### OBJECTIVE
Wherever the word "imported" appears in a line, copy that line.
----------
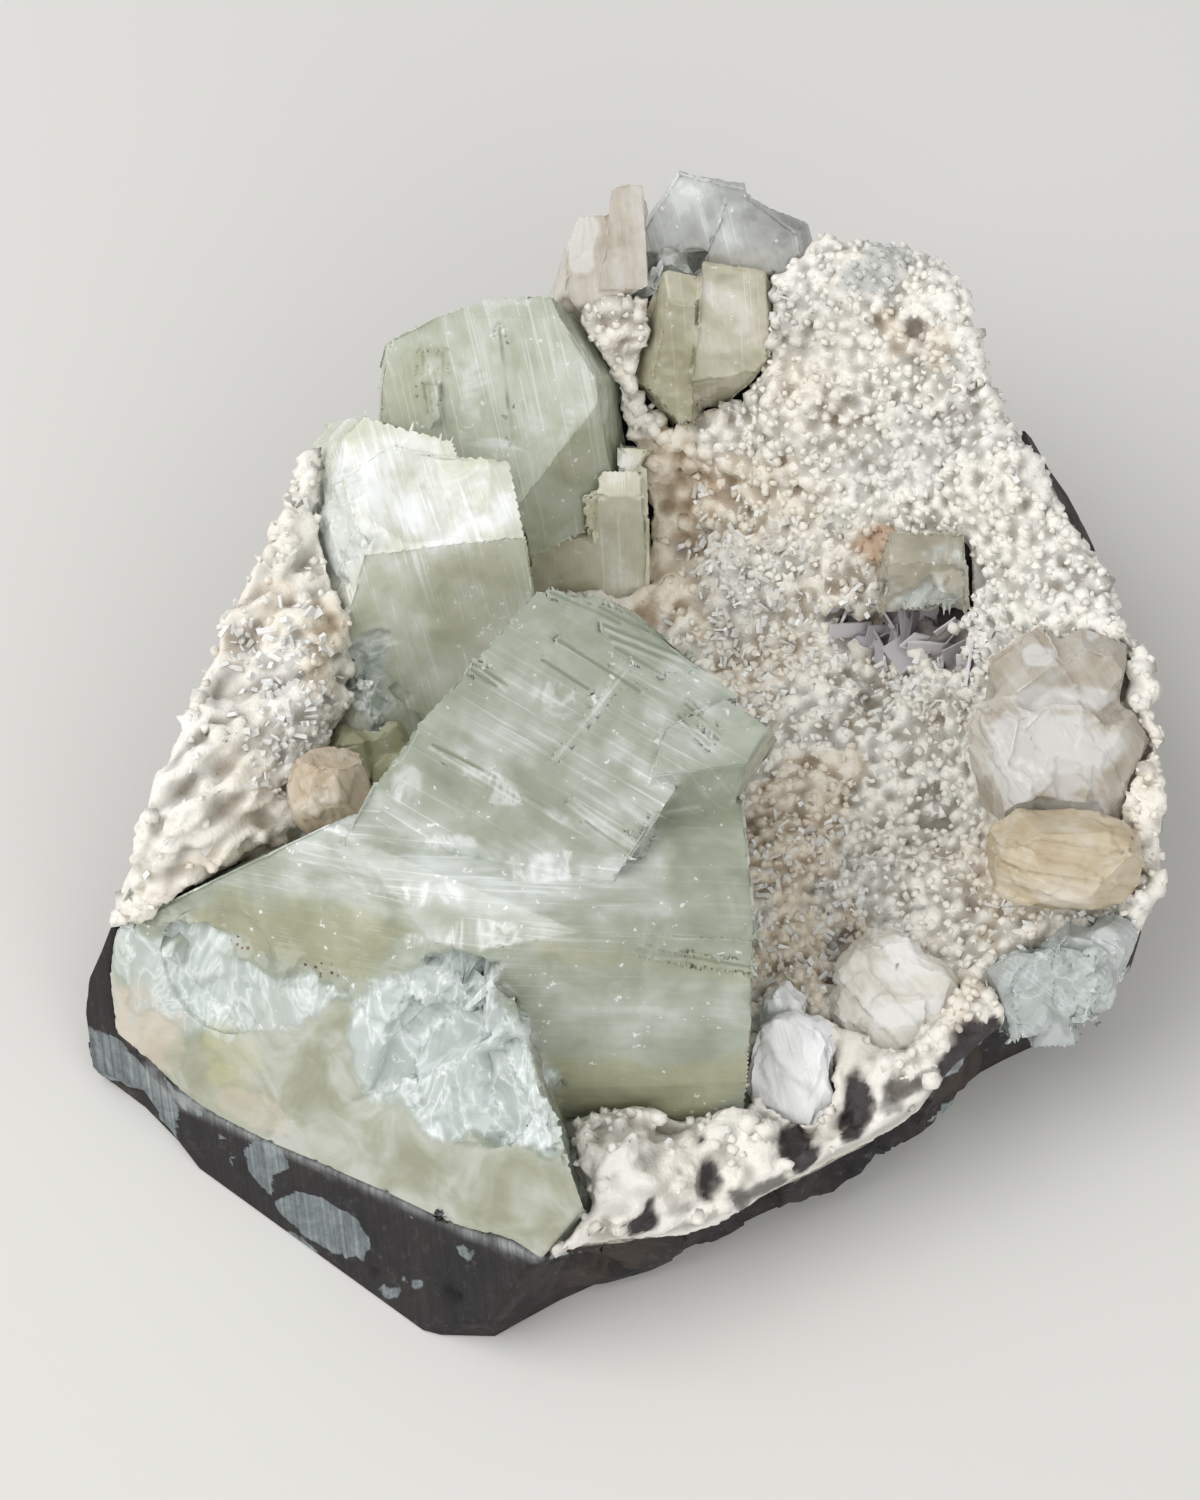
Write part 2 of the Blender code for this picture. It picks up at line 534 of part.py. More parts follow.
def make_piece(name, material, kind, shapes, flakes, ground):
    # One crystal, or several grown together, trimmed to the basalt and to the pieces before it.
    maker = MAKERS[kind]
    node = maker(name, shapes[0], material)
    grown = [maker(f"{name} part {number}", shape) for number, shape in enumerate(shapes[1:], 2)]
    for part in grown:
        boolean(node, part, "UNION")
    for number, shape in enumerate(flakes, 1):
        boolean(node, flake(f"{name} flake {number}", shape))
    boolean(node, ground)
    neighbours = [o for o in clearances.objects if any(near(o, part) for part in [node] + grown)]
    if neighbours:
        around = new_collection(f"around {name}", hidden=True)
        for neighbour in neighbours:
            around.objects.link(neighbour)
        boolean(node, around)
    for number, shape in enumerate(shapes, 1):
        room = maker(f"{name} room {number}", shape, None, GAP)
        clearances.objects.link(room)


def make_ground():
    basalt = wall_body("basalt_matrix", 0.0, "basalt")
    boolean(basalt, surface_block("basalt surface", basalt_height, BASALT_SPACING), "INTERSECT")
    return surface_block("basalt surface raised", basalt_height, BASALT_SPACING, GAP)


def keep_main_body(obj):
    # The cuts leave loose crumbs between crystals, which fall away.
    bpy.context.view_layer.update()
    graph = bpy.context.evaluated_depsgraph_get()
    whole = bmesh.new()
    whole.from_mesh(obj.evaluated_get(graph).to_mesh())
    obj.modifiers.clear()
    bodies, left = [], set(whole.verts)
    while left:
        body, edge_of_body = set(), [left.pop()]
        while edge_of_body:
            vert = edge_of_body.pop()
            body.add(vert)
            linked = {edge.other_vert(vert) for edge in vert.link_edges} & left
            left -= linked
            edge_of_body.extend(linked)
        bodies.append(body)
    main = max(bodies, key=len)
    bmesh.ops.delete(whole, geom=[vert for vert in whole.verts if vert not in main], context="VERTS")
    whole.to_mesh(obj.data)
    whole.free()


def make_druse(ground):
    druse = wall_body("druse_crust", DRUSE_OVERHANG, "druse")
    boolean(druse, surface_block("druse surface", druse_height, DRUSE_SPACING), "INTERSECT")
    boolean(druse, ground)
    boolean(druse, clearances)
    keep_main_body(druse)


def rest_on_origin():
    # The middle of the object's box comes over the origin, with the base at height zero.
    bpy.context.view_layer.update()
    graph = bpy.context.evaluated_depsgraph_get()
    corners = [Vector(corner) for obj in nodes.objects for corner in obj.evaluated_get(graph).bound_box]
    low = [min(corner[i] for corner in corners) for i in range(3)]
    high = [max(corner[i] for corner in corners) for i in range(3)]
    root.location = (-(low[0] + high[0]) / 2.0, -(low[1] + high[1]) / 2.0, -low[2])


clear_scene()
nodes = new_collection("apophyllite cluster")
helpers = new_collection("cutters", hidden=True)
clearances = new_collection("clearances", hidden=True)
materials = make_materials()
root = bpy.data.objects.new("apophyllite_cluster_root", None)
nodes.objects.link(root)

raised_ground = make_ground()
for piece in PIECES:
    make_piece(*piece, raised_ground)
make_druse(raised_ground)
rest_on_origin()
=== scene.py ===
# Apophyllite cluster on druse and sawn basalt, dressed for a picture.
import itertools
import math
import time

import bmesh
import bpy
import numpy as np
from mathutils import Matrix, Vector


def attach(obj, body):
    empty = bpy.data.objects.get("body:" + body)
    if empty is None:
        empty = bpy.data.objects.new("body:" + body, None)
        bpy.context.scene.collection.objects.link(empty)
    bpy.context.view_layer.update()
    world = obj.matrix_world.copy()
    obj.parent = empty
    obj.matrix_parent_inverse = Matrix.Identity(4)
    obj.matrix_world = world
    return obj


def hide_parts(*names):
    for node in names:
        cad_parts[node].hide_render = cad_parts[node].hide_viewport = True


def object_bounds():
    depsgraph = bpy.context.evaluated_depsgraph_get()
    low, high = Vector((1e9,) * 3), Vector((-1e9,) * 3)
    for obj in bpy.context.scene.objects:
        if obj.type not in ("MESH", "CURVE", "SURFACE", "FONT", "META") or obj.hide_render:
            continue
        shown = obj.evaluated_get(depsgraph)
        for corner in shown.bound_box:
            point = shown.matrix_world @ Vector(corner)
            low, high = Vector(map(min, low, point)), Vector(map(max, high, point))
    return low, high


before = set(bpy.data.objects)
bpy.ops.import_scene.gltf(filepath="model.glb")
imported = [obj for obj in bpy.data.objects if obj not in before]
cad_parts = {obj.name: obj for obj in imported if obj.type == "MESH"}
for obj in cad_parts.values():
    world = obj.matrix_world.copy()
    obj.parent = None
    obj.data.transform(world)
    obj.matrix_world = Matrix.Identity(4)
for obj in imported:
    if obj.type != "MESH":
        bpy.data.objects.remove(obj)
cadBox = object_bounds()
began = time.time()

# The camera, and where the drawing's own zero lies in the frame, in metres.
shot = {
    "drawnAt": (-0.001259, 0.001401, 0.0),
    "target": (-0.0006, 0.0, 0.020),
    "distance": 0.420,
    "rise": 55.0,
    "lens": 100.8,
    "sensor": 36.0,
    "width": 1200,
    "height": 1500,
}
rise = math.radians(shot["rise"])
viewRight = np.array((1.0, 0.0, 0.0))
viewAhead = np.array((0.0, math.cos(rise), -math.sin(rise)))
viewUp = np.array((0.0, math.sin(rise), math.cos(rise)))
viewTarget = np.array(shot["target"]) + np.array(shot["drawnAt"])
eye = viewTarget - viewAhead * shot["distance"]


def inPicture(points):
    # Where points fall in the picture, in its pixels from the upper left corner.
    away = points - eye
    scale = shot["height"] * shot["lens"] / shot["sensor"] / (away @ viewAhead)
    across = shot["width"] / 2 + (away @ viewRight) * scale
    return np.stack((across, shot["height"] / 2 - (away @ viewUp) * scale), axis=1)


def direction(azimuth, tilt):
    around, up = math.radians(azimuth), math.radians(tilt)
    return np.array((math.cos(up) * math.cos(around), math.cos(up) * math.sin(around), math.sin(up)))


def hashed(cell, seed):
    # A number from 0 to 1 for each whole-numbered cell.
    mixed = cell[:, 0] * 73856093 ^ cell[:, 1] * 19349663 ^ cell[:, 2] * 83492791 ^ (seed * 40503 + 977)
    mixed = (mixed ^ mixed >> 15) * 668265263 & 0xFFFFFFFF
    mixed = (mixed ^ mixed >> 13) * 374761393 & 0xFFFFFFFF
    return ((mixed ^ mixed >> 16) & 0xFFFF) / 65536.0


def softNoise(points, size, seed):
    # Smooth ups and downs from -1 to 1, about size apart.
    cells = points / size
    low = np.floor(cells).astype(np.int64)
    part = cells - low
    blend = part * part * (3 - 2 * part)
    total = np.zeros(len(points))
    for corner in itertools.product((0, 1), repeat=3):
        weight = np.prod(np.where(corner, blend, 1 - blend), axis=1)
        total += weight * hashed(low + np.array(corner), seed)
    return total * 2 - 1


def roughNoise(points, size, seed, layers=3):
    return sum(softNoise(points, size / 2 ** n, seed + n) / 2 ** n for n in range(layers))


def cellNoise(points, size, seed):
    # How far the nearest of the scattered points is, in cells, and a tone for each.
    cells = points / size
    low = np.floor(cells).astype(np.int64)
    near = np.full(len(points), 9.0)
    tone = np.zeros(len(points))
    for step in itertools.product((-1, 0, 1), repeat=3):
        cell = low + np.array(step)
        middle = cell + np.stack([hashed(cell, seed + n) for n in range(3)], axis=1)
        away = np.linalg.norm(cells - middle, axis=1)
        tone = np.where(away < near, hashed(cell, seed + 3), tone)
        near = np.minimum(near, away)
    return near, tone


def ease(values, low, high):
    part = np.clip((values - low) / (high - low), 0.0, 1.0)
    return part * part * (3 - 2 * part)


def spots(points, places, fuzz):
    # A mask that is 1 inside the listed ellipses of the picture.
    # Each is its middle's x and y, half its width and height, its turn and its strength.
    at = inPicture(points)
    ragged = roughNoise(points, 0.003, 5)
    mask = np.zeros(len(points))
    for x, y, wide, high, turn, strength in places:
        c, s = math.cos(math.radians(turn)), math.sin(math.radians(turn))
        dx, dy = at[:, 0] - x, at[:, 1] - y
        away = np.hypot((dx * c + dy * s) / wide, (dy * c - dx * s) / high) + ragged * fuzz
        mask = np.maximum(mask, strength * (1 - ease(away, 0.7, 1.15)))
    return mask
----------
### REPLY
imported = [obj for obj in bpy.data.objects if obj not in before]
cad_parts = {obj.name: obj for obj in imported if obj.type == "MESH"}
for obj in imported:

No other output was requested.